Exercise brief — Collect all lines from the listing that include the string "this".

····················

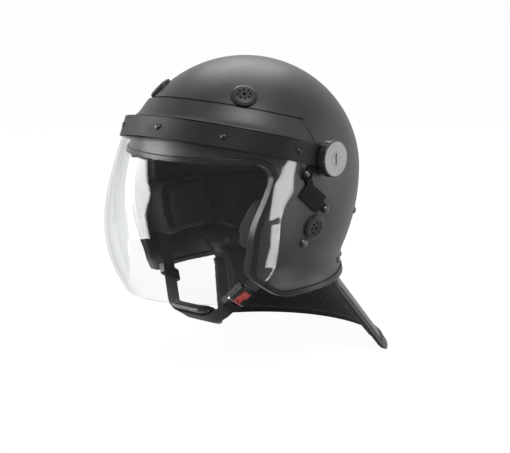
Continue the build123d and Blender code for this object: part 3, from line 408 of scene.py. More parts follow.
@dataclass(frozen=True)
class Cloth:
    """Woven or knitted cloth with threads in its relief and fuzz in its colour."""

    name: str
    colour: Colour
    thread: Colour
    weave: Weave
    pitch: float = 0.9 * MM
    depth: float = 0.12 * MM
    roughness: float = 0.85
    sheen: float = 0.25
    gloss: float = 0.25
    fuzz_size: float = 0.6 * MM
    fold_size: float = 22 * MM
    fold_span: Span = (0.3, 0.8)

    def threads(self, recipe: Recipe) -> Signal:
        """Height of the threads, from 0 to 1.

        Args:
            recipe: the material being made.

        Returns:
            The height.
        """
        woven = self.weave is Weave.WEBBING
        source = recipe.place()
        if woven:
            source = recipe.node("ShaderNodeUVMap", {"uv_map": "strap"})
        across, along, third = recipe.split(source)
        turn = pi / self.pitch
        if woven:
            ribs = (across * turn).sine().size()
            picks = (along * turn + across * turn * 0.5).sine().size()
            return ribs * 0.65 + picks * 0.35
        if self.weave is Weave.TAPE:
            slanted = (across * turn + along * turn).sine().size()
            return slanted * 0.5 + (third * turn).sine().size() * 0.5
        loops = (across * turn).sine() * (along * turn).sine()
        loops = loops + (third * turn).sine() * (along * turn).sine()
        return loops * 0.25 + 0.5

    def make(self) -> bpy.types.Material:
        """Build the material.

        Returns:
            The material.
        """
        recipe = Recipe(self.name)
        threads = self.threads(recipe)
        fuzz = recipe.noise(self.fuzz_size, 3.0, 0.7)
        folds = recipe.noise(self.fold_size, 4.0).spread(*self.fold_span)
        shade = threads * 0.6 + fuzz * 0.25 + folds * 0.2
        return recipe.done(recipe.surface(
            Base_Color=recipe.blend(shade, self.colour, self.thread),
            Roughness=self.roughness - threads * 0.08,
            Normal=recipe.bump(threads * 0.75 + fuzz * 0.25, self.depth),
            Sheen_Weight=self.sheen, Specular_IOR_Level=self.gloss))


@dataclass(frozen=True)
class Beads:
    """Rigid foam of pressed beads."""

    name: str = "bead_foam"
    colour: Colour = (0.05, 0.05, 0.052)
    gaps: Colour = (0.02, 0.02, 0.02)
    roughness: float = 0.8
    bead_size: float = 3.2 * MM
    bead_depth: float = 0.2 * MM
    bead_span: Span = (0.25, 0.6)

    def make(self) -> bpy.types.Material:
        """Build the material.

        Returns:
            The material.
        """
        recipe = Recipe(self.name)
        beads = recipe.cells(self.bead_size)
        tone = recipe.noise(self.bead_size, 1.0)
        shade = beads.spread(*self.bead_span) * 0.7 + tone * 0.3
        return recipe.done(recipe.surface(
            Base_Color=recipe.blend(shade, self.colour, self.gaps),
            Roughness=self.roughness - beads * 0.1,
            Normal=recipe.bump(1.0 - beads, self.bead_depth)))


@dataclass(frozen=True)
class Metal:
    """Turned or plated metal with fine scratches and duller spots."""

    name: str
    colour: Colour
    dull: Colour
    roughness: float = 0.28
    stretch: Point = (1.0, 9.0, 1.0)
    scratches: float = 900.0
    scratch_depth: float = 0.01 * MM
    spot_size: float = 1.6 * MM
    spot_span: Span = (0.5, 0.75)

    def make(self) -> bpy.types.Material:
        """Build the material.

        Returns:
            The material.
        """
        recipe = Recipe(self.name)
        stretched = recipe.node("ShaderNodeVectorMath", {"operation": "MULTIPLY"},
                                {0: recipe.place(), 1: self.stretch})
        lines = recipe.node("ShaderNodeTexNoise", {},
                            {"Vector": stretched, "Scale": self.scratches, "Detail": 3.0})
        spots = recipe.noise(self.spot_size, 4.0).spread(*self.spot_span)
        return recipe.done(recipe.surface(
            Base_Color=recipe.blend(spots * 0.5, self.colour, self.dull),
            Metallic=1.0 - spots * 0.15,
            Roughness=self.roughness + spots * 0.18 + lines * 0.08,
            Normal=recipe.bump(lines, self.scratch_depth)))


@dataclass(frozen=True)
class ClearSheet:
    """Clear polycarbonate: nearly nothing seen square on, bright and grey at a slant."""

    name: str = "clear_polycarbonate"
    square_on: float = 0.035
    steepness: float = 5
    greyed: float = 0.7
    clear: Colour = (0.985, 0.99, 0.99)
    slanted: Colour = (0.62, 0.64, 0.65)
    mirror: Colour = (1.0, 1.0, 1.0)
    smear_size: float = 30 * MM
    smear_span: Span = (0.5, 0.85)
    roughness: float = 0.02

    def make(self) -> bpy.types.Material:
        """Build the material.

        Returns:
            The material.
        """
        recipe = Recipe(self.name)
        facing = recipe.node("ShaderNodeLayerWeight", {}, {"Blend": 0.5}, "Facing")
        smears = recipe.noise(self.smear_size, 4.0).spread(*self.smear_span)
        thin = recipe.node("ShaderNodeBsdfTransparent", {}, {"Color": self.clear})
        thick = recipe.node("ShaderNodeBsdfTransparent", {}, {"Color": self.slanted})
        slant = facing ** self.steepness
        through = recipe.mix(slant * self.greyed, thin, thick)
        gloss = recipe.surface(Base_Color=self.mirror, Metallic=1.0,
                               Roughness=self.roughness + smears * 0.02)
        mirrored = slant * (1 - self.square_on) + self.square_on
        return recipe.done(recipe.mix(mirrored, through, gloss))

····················

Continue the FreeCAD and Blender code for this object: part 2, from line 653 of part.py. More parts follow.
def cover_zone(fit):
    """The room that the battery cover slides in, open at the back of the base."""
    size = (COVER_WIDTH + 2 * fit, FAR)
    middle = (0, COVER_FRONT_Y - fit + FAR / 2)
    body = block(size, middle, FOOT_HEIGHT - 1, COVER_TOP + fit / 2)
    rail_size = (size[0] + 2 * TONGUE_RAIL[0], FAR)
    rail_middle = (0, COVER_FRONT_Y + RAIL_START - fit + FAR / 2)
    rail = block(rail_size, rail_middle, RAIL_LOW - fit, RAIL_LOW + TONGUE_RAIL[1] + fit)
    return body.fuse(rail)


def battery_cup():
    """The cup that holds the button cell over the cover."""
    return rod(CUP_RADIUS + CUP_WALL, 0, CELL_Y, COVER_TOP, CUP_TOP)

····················

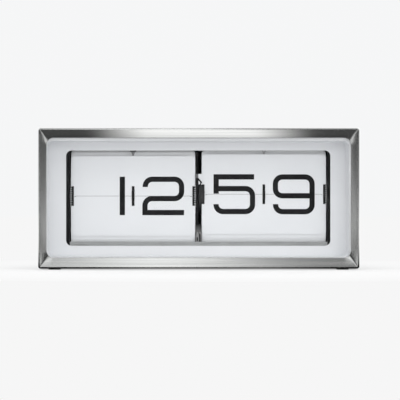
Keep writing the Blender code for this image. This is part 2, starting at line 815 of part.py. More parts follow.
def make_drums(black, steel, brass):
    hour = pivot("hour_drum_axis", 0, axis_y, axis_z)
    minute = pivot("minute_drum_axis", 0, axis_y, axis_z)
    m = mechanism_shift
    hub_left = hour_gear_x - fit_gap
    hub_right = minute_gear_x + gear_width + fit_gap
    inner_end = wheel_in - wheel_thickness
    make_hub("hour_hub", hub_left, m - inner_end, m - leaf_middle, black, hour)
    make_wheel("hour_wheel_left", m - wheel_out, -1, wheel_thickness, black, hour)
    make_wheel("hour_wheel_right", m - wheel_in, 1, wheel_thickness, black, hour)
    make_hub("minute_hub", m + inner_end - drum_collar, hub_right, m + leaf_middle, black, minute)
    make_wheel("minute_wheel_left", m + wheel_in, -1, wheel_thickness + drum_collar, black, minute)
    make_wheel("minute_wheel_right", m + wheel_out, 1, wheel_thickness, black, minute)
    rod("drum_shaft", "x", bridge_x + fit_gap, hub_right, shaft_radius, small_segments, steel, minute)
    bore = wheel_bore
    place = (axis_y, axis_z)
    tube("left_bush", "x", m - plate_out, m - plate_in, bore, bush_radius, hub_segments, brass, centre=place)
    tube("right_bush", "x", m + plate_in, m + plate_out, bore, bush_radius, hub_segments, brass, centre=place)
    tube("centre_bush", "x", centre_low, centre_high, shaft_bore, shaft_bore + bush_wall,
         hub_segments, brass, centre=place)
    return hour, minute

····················

Answer to the problem —
Continue the build123d and Blender code for this object: part 3, from line 408 of scene.py. More parts follow.
Continue the FreeCAD and Blender code for this object: part 2, from line 653 of part.py. More parts follow.
Keep writing the Blender code for this image. This is part 2, starting at line 815 of part.py. More parts follow.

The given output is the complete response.